Written request: Nothing should be left out: output all of the entries exactly.

Extracted material:
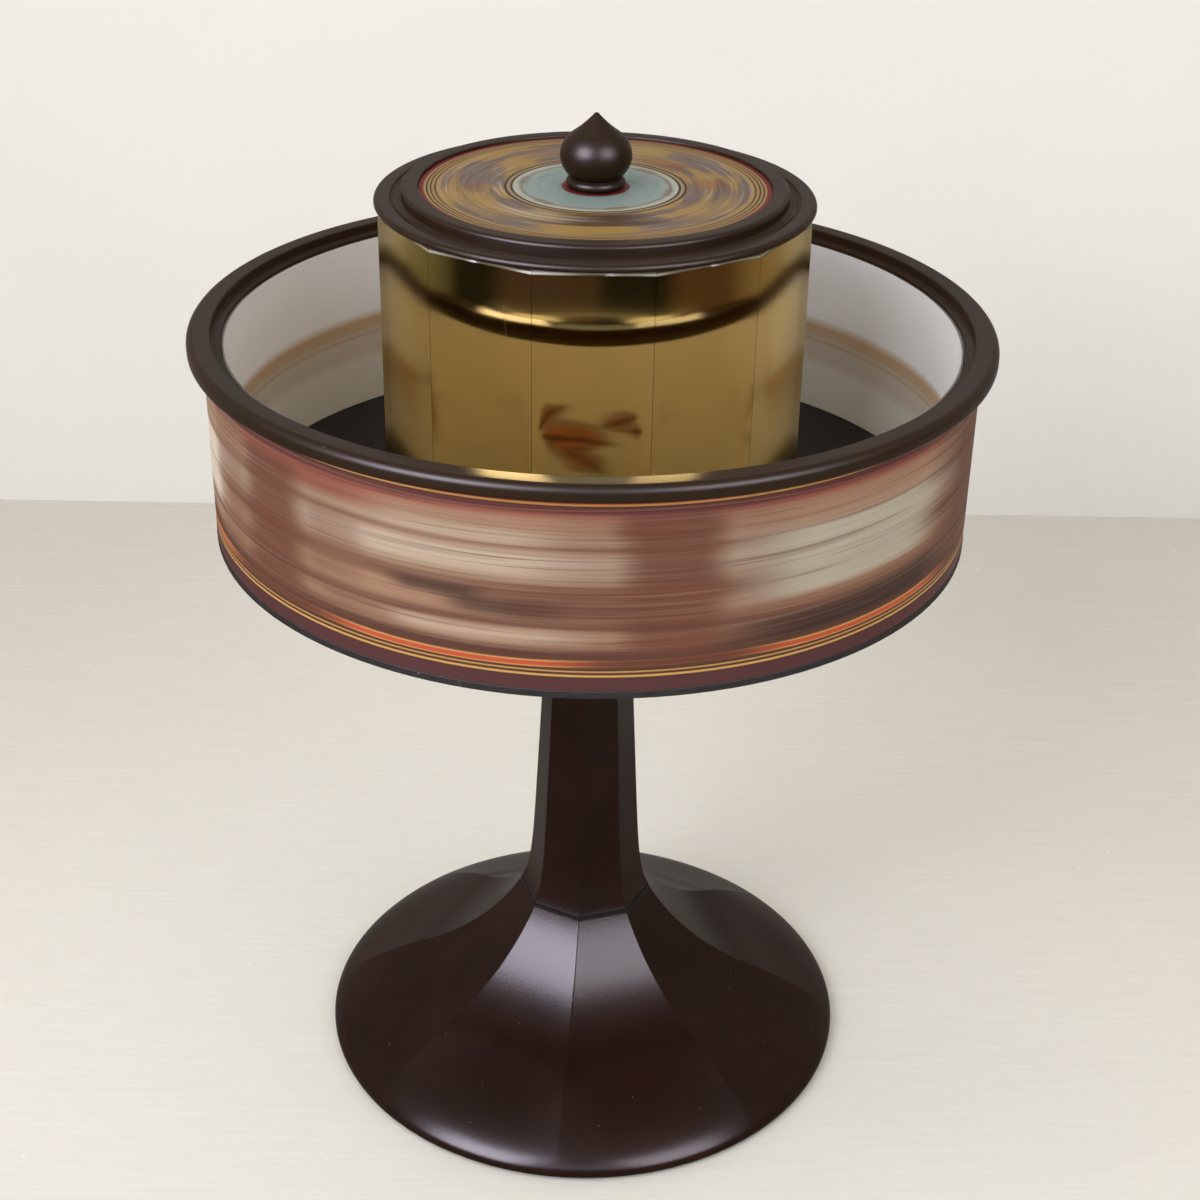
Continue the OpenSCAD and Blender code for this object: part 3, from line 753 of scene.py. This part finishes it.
def sweep_tree():
    """Sweeps a profile round the axis. Where a profile point's roundness is 0 the section
    is a polygon with soft edges, and where it is 1 the section is a circle."""
    tree = bpy.data.node_groups.new("swept_moulding", "GeometryNodeTree")
    tree.is_modifier = True
    b = Board(tree)
    sockets = {}
    for label, kind, default in (("Profile", "Geometry", None), ("Steps", "Int", 256),
                                 ("Corners", "Int", 8), ("Edge Softness", "Float", 0.001),
                                 ("Crowding", "Float", 0.0), ("Material", "Material", None)):
        socket = tree.interface.new_socket(label, in_out="INPUT", socket_type="NodeSocket" + kind)
        if default is not None:
            socket.default_value = default
        sockets[label] = socket.identifier
    tree.interface.new_socket("Moulding", in_out="OUTPUT", socket_type="NodeSocketGeometry")
    given = b.outputs(b.add("NodeGroupInput", out=None))
    profile, steps, corners, softness, crowding, material = given[:len(sockets)]

    # A grid with one column for each step, its points crowded a little towards the corners
    rows = b.add("GeometryNodeAttributeDomainSize", (profile,), component="MESH")
    grid = b.add("GeometryNodeMeshGrid", (1.0, 1.0, steps + 1, rows))
    index = b.add("GeometryNodeInputIndex")
    row = b.math("MODULO", index, rows)
    turn = b.math("FLOOR", (index + 0.5) / rows) / steps * tau
    angle = turn - crowding / corners * (turn * corners).sin()

    def sampled(kind, value):
        """A profile point's value, at the grid point's row."""
        return b.add("GeometryNodeSampleIndex", {"Geometry": profile, "Value": value,
                                                 "Index": row}, data_type=kind)

    corner, _, level = b.split(sampled("FLOAT_VECTOR", b.add("GeometryNodeInputPosition")))
    round_share = sampled("FLOAT", b.add("GeometryNodeInputNamedAttribute", ("roundness",),
                                         data_type="FLOAT"))

    # Radius of the polygon with its edges rounded, then of its blend into a circle
    half = pi / corners
    side = corner * half.cos()
    softness = b.math("MINIMUM", softness, side * 0.4)
    from_corner = b.math("PINGPONG", angle, half)
    from_middle = half - from_corner
    straight = side / from_middle.cos()
    core = side - softness
    centre = core / half.cos()
    drop = softness ** 2.0 - (centre * from_corner.sin()) ** 2.0
    curved = centre * from_corner.cos() + b.math("SQRT", drop.larger(0.0))
    is_edge = b.math("GREATER_THAN", side * from_middle.tan(), core * half.tan())
    faceted = straight + is_edge * (curved - straight)
    radius = faceted + round_share * (corner - faceted)
    place = b.join(radius * angle.cos(), radius * angle.sin(), level)

    made = b.add("GeometryNodeSetPosition", {"Geometry": grid, "Position": place})
    made = b.add("GeometryNodeMergeByDistance", {"Geometry": made, "Distance": 1e-6})
    made = b.add("GeometryNodeSetShadeSmooth", {"Geometry": made, "Shade Smooth": True})
    made = b.add("GeometryNodeRealizeInstances", (made,))
    made = b.add("GeometryNodeSetMaterial", {"Geometry": made, "Material": material})
    b.feed(b.add("NodeGroupOutput", out=None).inputs[0], made)
    return tree, sockets


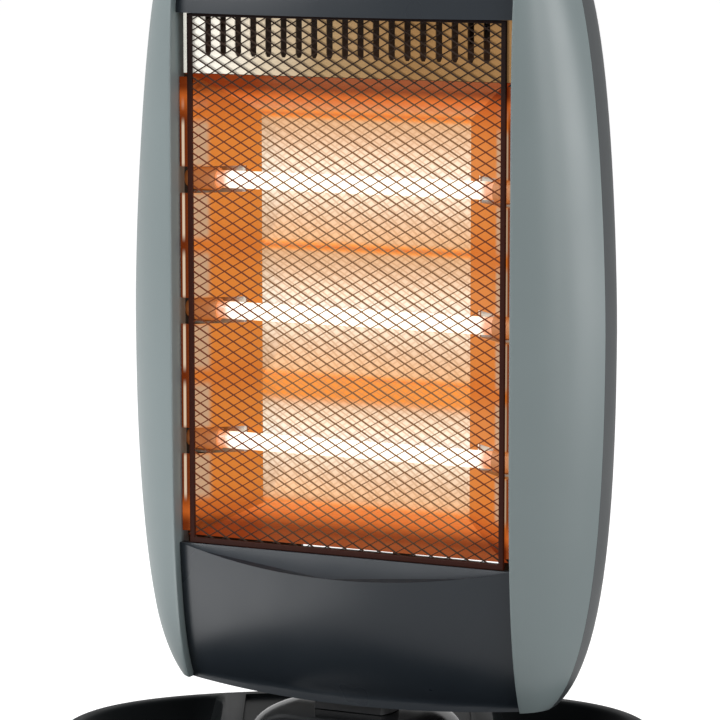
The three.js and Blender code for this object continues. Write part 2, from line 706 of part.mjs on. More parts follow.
// Everything outside the right wing's face, moved outwards by a distance, as far back as the
// crests and, past the ends of the troughs, behind them.
function besideWing(out, from, to) {
  const front = CHAMBER_FRONT - 8;
  const back = RIDGE_Y + TROUGH_DEPTH + 8;
  const troughEnd = WING_BACK_HALF + TROUGH_BEYOND;
  const outline = [
    [wingX(front) + out, front],
    [2 * MOUTH_HALF, front],
    [2 * MOUTH_HALF, back],
    [troughEnd, back],
    [troughEnd, RIDGE_Y],
    [wingX(RIDGE_Y) + out, RIDGE_Y],
  ];
  return plate(outline, to - from, "xy", from);
}

function reflector() {
  const outline = [...reflectorLine(0), ...reflectorLine(SHEET).reverse()];
  const half = WING_FRONT_HALF + 4;
  const sheet = plate(outline, 2 * half, "yz", -half);
  const beyond = besideWing(-FIT, CHAMBER_BOTTOM - 20, CHAMBER_TOP + 20);
  return cut(sheet, beyond, mirrorX(beyond));
}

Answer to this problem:
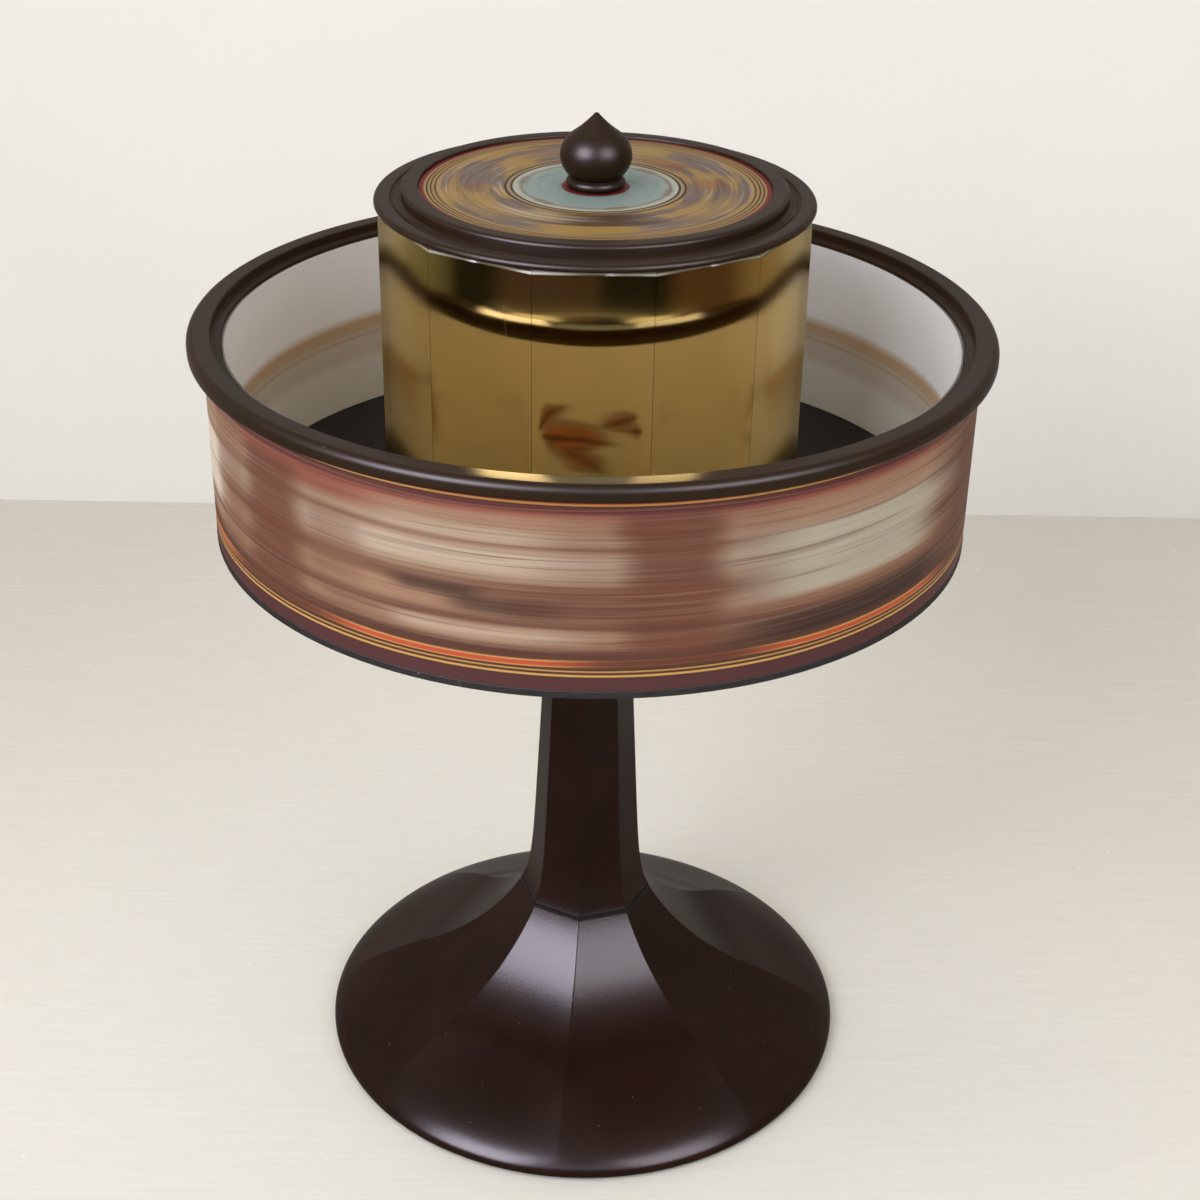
Continue the OpenSCAD and Blender code for this object: part 3, from line 753 of scene.py. This part finishes it.
def sweep_tree():
    """Sweeps a profile round the axis. Where a profile point's roundness is 0 the section
    is a polygon with soft edges, and where it is 1 the section is a circle."""
    tree = bpy.data.node_groups.new("swept_moulding", "GeometryNodeTree")
    tree.is_modifier = True
    b = Board(tree)
    sockets = {}
    for label, kind, default in (("Profile", "Geometry", None), ("Steps", "Int", 256),
                                 ("Corners", "Int", 8), ("Edge Softness", "Float", 0.001),
                                 ("Crowding", "Float", 0.0), ("Material", "Material", None)):
        socket = tree.interface.new_socket(label, in_out="INPUT", socket_type="NodeSocket" + kind)
        if default is not None:
            socket.default_value = default
        sockets[label] = socket.identifier
    tree.interface.new_socket("Moulding", in_out="OUTPUT", socket_type="NodeSocketGeometry")
    given = b.outputs(b.add("NodeGroupInput", out=None))
    profile, steps, corners, softness, crowding, material = given[:len(sockets)]

    # A grid with one column for each step, its points crowded a little towards the corners
    rows = b.add("GeometryNodeAttributeDomainSize", (profile,), component="MESH")
    grid = b.add("GeometryNodeMeshGrid", (1.0, 1.0, steps + 1, rows))
    index = b.add("GeometryNodeInputIndex")
    row = b.math("MODULO", index, rows)
    turn = b.math("FLOOR", (index + 0.5) / rows) / steps * tau
    angle = turn - crowding / corners * (turn * corners).sin()

    def sampled(kind, value):
        """A profile point's value, at the grid point's row."""
        return b.add("GeometryNodeSampleIndex", {"Geometry": profile, "Value": value,
                                                 "Index": row}, data_type=kind)

    corner, _, level = b.split(sampled("FLOAT_VECTOR", b.add("GeometryNodeInputPosition")))
    round_share = sampled("FLOAT", b.add("GeometryNodeInputNamedAttribute", ("roundness",),
                                         data_type="FLOAT"))

    # Radius of the polygon with its edges rounded, then of its blend into a circle
    half = pi / corners
    side = corner * half.cos()
    softness = b.math("MINIMUM", softness, side * 0.4)
    from_corner = b.math("PINGPONG", angle, half)
    from_middle = half - from_corner
    straight = side / from_middle.cos()
    core = side - softness
    centre = core / half.cos()
    drop = softness ** 2.0 - (centre * from_corner.sin()) ** 2.0
    curved = centre * from_corner.cos() + b.math("SQRT", drop.larger(0.0))
    is_edge = b.math("GREATER_THAN", side * from_middle.tan(), core * half.tan())
    faceted = straight + is_edge * (curved - straight)
    radius = faceted + round_share * (corner - faceted)
    place = b.join(radius * angle.cos(), radius * angle.sin(), level)

    made = b.add("GeometryNodeSetPosition", {"Geometry": grid, "Position": place})
    made = b.add("GeometryNodeMergeByDistance", {"Geometry": made, "Distance": 1e-6})
    made = b.add("GeometryNodeSetShadeSmooth", {"Geometry": made, "Shade Smooth": True})
    made = b.add("GeometryNodeRealizeInstances", (made,))
    made = b.add("GeometryNodeSetMaterial", {"Geometry": made, "Material": material})
    b.feed(b.add("NodeGroupOutput", out=None).inputs[0], made)
    return tree, sockets


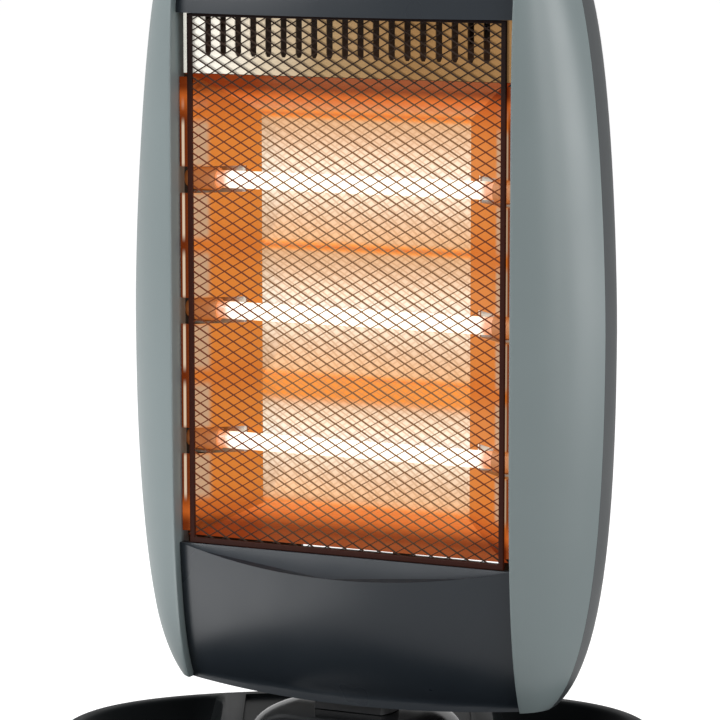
The three.js and Blender code for this object continues. Write part 2, from line 706 of part.mjs on. More parts follow.
// Everything outside the right wing's face, moved outwards by a distance, as far back as the
// crests and, past the ends of the troughs, behind them.
function besideWing(out, from, to) {
  const front = CHAMBER_FRONT - 8;
  const back = RIDGE_Y + TROUGH_DEPTH + 8;
  const troughEnd = WING_BACK_HALF + TROUGH_BEYOND;
  const outline = [
    [wingX(front) + out, front],
    [2 * MOUTH_HALF, front],
    [2 * MOUTH_HALF, back],
    [troughEnd, back],
    [troughEnd, RIDGE_Y],
    [wingX(RIDGE_Y) + out, RIDGE_Y],
  ];
  return plate(outline, to - from, "xy", from);
}

function reflector() {
  const outline = [...reflectorLine(0), ...reflectorLine(SHEET).reverse()];
  const half = WING_FRONT_HALF + 4;
  const sheet = plate(outline, 2 * half, "yz", -half);
  const beyond = besideWing(-FIT, CHAMBER_BOTTOM - 20, CHAMBER_TOP + 20);
  return cut(sheet, beyond, mirrorX(beyond));
}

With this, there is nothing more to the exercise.